Tribuners adalah platform jurnalisme warga. Untuk berkontribusi, anda bisa mengirimkan karya dalam bentuk berita, opini, esai, maupun kolom ke email: redaksi@tribunnews.com.
Konten menjadi tanggungjawab penulis dan tidak mewakili pandangan redaksi tribunnews.com.
Kapolri dan Panglima TNI Harusnya Mengapresiasi Haris Azhar Bukan Justru Melaporkannya
Kita semua tahu bahwa di negera ini, masih banyak pejabat kita berperilaku korup dan berlangsung secara terstruktur, sistimatis dan masif.
Editor: Malvyandie Haryadi
PENULIS : Petrus Selestinus, Advokat
TRIBUNNERS - Proses hukum terhadap Kordinator Kontras, Haris Azhar di Bareskrim Polri, sangat disayangkan.
Jika kita mencermati peredaran narkoba secara masif di hampir seluruh wilayah di Indonesia, pernyataan Haris Azhar di sosial media merupakan sebuah informasi penting yang seharusnya ditindaklanjuti oleh aparat penegak hukum negara ini.

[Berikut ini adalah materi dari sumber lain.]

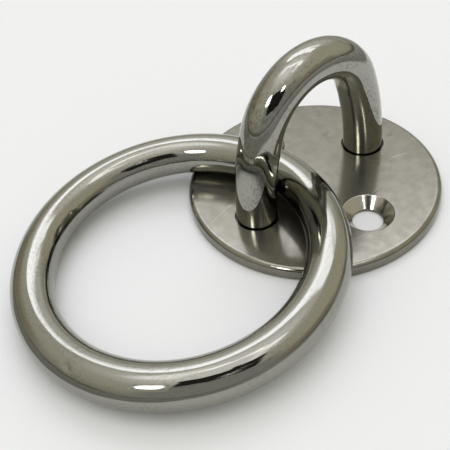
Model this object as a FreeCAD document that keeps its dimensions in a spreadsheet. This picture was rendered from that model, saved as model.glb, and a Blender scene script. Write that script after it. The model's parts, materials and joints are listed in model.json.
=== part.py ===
import FreeCAD, Part
import math
import os
import Sketcher

Vector = FreeCAD.Vector

# Driving sizes, in millimetres and degrees.
# The plate lies on the XY plane with its underside at z = 0 and its middle at the origin.
# The staple stands in the XZ plane, and the screw holes lie on the Y axis.
# The ring is threaded round the front leg, the one on the -X side.
SIZES = {
    "plate_diameter": 50.0,
    "plate_thickness": 2.5,
    "plate_top_round": 1.0,
    "plate_bottom_bevel": 0.2,
    "screw_pitch": 29.3,
    "screw_hole": 5.8,
    "countersink_diameter": 9.7,
    "countersink_angle": 90.0,
    "staple_rod": 8.0,
    "leg_spacing": 29.7,
    "leg_straight": 3.5,
    "side_bend_radius": 54.0,
    "top_bend_radius": 12.75,
    "leg_clearance": 0.35,
    "weld_depth": 1.2,
    "ring_rod": 8.0,
    "ring_inside": 46.0,
    "ring_turn": 1.7,
    "ring_leg_gap": 0.2,
    "ring_plate_gap": 0.15,
}


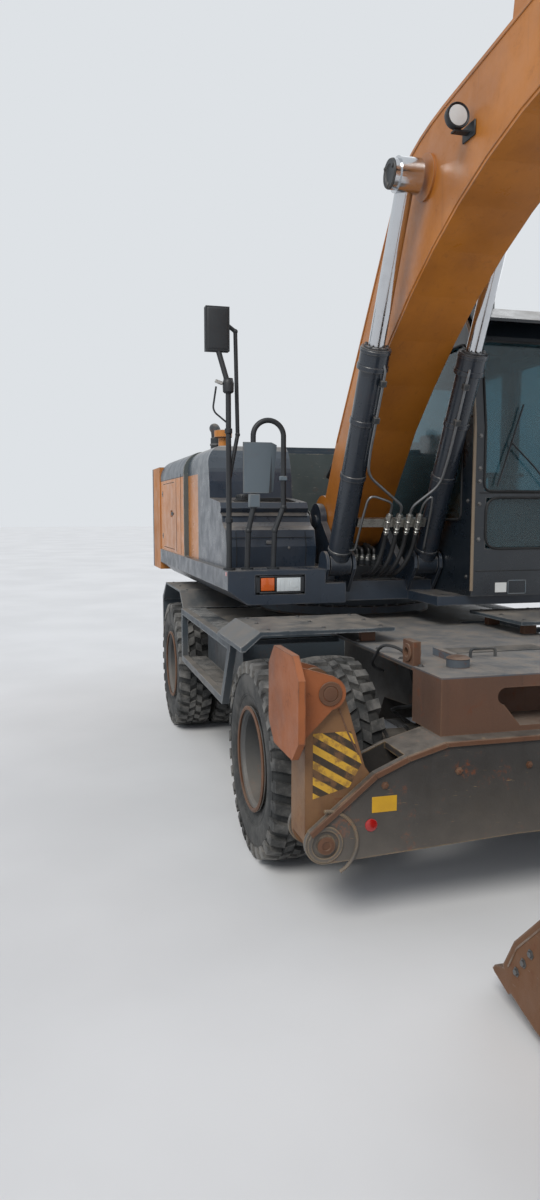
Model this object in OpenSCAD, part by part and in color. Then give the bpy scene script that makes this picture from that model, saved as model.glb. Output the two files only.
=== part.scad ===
// Wheeled excavator, full size, millimetres.
// +X forward, +Y to the machine's left, +Z up from the ground.
// Every size below is given from the slew axis. The model is then moved along X
// so that the middle of its whole length lies over the origin.

/* [Wheels] */
// Distance between the front and the rear axle
wheelbase = 2850; // [2780:10:2920]
// Distance from the slew axis forward to the front axle
front_axle_x = 2020; // [1990:5:2030]
// Outside diameter of a tyre
tyre_d = 1056; // [1030:2:1070]
// Width of one tyre
tyre_w = 275; // [250:1:280]
// Gap between the two tyres of a wheel
tyre_gap = 45; // [30:1:60]
// Width across the outer tyres
track_w = 2540; // [2520:2:2600]
// Diameter of the rim at its edge
rim_d = 560; // [520:2:580]
// Distance of each kingpin inward from the middle of its twin wheel
kingpin_inset = 252.5; // [247.5:0.5:272.5]
// Distance of an axle yoke's wall inward from its kingpin
yoke_in = 160; // [150:1:170]

/* [Undercarriage] */
// Width of the chassis beam
chassis_w = 740; // [640:10:760]
// Height of the chassis deck
deck_z = 1100; // [1090:1:1120]
// Height of the chassis belly between the axles
belly_z = 580; // [540:10:620]
// Distance from the slew axis to the front end of the chassis
chassis_front = 2900; // [2860:5:2920]
// Distance from the slew axis to the rear end of the chassis
chassis_rear = 1650; // [1550:10:1750]
// Width of the boxes at both ends of the chassis
end_box_w = 1200; // [1000:10:1240]
// Outside radius of the slew ring
slew_ring_r = 600; // [520:10:640]
// Height of the fender plates over the front wheels
fender_z = 1190; // [1150:1:1200]
// Length of the front fender plate
fender_l = 620; // [500:10:700]
// Height of the top tread of the side steps
step_top_z = 1075; // [1040:1:1090]
// Height of the lower tread of the side steps
step_low_z = 660; // [600:5:700]

/* [Stabiliser] */
// Distance from the slew axis to the front face of the beam
beam_front = 2985; // [2980:1:3010]
// Thickness of the front and rear plates of the beam
beam_plate_t = 30; // [20:1:35]
// Width of a leg along the machine
leg_w = 200; // [160:1:205]
// Distance of a leg's pivot from the middle
leg_pivot_y = 1170; // [1140:1:1190]
// Height of a leg's pivot
leg_pivot_z = 430; // [400:1:460]
// Length of a leg between its two pins
leg_l = 650; // [600:1:680]
// Width of a foot pad along the machine
pad_w = 460; // [400:5:500]
// Height of a foot pad as it is stowed
pad_h = 440; // [400:5:460]

/* [Upper structure] */
// Width of the upper structure
upper_w = 2360; // [2300:10:2400]
// Height of the platform's underside
platform_z = 1240; // [1230:1:1260]
// Height of the platform's upper edge
deck_top_z = 1460; // [1440:1:1480]
// Distance from the slew axis to the front of the right deck
deck_front = 1100; // [1060:5:1140]
// Swing radius of the counterweight
tail_r = 2850; // [2700:10:2900]
// Height of the engine housing
hood_z = 2320; // [2250:10:2350]
// Height of the tank beside the boom
tank_z = 1900; // [1850:10:1980]

/* [Cab] */
// Width of the cab
cab_w = 880; // [840:5:900]
// Distance from the slew axis to the cab's front
cab_front = 1500; // [1450:5:1540]
// Length of the cab
cab_l = 1750; // [1650:10:1800]
// Height of the cab's floor underside
cab_z = 1300; // [1290:1:1320]
// Height of the cab's roof
cab_top = 3080; // [3000:10:3150]
// Thickness of the cab's walls
cab_wall = 60; // [45:1:75]

/* [Boom] */
// Distance from the cab's inner wall to the boom's middle plane
boom_room = 420; // [400:5:425]
// Width of the boom
boom_w = 400; // [360:5:410]
// Distance from the boom's foot pin to its tip pin
boom_l = 5516; // [5400:10:5600]
// Angle of the line from foot pin to tip pin as the machine stands
boom_angle = 23.7; // [23:0.1:25]
// Radius of the boom's foot and tip pins
main_pin_r = 45; // [35:1:50]
// Outside radius of a boom cylinder's barrel
boom_barrel_r = 75; // [65:1:80]
// Radius of a boom cylinder's rod
boom_rod_r = 48; // [40:1:50]

/* [Arm and bucket] */
// Distance from the boom's tip pin to the bucket pin
arm_l = 2950; // [2900:10:2960]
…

Haris mengaku menerima pengakuan dari Freddy Budiman, bahwa terdapat keterlibatan oknum TNI, Polri, dan BNN yang menjadi becking bisnis narkoba yang dikelolanya.
Kita semua tahu bahwa di negera ini, masih banyak pejabat kita berperilaku korup dan berlangsung secara terstruktur, sistimatis dan masif.

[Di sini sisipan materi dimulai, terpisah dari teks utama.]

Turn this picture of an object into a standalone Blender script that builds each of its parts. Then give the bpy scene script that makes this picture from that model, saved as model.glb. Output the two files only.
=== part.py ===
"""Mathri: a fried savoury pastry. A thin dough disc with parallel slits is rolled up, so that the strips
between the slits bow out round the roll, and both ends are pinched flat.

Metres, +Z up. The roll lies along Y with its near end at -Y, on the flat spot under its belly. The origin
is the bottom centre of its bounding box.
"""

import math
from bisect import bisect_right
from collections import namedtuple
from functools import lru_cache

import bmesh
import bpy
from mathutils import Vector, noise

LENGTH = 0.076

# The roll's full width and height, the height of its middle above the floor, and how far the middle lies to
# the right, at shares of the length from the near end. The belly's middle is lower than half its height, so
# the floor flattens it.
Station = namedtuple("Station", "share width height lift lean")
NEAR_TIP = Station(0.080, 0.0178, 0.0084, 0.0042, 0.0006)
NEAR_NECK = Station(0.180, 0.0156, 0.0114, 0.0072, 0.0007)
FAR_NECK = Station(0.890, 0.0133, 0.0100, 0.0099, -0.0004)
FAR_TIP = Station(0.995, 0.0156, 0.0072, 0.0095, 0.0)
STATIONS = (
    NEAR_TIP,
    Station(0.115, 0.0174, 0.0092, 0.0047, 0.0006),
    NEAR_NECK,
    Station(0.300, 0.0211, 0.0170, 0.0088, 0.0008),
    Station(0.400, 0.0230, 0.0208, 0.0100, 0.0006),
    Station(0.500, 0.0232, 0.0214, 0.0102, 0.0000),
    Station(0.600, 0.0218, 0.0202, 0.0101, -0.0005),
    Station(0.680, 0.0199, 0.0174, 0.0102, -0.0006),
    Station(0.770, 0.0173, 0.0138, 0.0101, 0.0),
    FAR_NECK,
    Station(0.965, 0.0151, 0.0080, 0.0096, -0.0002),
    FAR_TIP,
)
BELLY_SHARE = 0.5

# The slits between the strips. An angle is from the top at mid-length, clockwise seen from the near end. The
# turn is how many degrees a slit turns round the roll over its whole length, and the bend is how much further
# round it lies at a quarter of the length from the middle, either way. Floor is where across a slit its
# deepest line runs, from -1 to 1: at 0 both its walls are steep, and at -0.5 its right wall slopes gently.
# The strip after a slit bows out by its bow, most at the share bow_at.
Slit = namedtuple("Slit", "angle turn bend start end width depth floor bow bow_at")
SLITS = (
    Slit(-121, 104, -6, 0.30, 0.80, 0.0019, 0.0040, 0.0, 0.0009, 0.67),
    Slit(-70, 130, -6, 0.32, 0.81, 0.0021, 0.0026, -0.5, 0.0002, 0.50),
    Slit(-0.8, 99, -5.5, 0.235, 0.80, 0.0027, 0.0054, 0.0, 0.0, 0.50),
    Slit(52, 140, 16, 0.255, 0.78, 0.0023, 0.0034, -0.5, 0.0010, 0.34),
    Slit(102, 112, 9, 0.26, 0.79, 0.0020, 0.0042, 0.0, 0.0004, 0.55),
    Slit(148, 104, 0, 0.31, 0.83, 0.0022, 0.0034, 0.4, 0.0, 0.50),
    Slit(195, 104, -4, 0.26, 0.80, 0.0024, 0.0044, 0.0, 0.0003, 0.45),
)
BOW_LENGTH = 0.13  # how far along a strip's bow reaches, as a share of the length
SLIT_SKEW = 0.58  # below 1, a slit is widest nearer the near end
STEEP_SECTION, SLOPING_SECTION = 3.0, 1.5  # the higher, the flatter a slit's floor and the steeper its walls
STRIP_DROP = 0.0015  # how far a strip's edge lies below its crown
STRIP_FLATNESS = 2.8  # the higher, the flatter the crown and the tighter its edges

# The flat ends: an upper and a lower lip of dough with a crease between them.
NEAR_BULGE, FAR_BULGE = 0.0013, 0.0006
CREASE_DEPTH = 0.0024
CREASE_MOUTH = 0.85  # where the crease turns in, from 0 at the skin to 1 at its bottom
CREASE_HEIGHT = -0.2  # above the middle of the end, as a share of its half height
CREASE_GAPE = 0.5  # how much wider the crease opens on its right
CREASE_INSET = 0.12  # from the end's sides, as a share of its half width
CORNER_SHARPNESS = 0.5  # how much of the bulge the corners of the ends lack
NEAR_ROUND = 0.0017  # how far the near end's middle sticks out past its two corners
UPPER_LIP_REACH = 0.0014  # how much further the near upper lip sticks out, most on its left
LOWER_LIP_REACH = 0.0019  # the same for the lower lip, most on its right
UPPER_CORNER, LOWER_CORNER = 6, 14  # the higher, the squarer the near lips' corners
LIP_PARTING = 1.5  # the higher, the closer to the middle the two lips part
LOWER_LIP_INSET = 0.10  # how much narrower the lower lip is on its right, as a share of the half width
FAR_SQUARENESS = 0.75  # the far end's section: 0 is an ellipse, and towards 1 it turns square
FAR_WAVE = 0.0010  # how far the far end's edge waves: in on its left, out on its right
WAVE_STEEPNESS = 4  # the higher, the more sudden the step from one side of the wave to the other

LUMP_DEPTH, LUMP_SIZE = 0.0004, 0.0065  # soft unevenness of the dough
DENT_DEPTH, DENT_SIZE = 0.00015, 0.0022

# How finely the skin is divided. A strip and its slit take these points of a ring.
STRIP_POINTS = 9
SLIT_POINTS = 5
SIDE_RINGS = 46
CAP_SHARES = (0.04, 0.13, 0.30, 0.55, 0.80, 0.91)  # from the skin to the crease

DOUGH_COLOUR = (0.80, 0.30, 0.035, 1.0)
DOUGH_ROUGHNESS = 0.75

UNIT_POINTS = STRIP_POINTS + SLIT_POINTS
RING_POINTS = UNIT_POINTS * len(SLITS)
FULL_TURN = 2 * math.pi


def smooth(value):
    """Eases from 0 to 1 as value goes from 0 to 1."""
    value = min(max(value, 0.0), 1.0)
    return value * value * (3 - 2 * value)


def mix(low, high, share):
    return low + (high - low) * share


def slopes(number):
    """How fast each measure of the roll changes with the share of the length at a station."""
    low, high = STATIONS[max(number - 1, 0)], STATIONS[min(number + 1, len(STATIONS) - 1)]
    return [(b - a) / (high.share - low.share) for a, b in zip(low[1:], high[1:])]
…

Hal itu menyebabkan penegakan hukumnya sangat sulit dilakukan dengan cara-cara biasa.
Apa yang dilakukan oleh Haris Azhar yang membuka testimoni Freddy Budiman tentang apa yang dialami dan terjadi dalam kegiatan bisnis haramnya selama dalam lapas, seharusnya diapresiasi dan diberi penghargaan oleh Presiden Jokowi.
Atau setidak-tidaknya oleh Kapolri dan Panglima TNI, sebagai konsekuensi dari informasi penting yang telah diberikan dalam rangka mewujudkan partisipasi publik dalam meberantas KKN dikalangan aparat penegak hukum dan alat negara lainnya dengan menghalalkan segala cara.
Apa yang dilakukan oleh Haris Azhar, adalah bagian dari sikap konsisten seorang aktivis menyampaikan informasi kepada pemerintah khususnya aparat penegak hukum sebagai bagian dari peran serta masyarakat guna memenuhi perintah undang-undang.
Hal ini sebagaimana diatur di dalam UU Tentang Pemberantasan Tindak Pidana Korupsi dan Undang-Undang Tentang Penyelenggara Negara Yang Bersih dan Bebas dari KKN.
Kedua undang-undang ini malahan mengharuskan masyarakat untuk berperanserta secara aktif dalam memberikan informasi kepada aparat penegak hukum tentang segala hal mengenai perilaku KKN.
Di samping memberikan hak kepada masyarakat untuk meminta dan mendapatkan penjelasan dari aparat penegak hukum tentang pelaksanaan tugas penegakan hukum, terutama pemberantasan KKN.
Dari sisi ini sebenarnya Haris Azhar baru menjalankan kewajiban undang-undang yaitu memberikan informasi kepada semua pihak khususnya aparat penegak hukum (tanpa menyebut nama siapapun) bahwa Freddy Budiman ketika masih hidup di dalam LAPAS, tetap menjalankan bisnis haram dengan mendapat becking dari oknum TNI dan POLRI/BNN dan Bea Cukai dengan imbalan ratusan miliar Rupiah.
Apa yang dilakukan olehHaris Azhar, sebetulnya dalam rangka memenuhi kewajiban hukumnya sebagai masyarakat dengan tujuan hendak membantu pemerintah untuk memberantas narkoba yang semakin merajalela dan telah meracuni jutaan generasi muda anak bangsa kita.
Negara gagal menjalankan misinya mencegah dan memberantas narkoba, pedaran narkoba seolah-olah sulit dicegah dan diberantas, tanpa diketahui sebab-sebabnya secara pasti dan bagaimana mencegahnya.
Menkpolhukam harus menjembatani dua persepsi yang berbeda, antara persepsi publik dan persepsi TNI-POLRI.
Persepsi publik adalah apa yang dilakukan oleh Haris Azhar adalah mewujudkan peranserta masyarakat demi kepentingan umum yang lebih besar tanpa bermaksud memfitnah siapapun juga.
Sedangkan persepsi TNI-POLRI ini adalah sebagai tindak pidana pencemaran nama baik.
Padahal 310 KUHP ayat (3), justru menganulir tindak pidana pencemaran nama baik manakala informasi yang disampaikan secara tertulus itu demi kepentingan umum dan itulah yang dilakukan oleh Haris Azhar.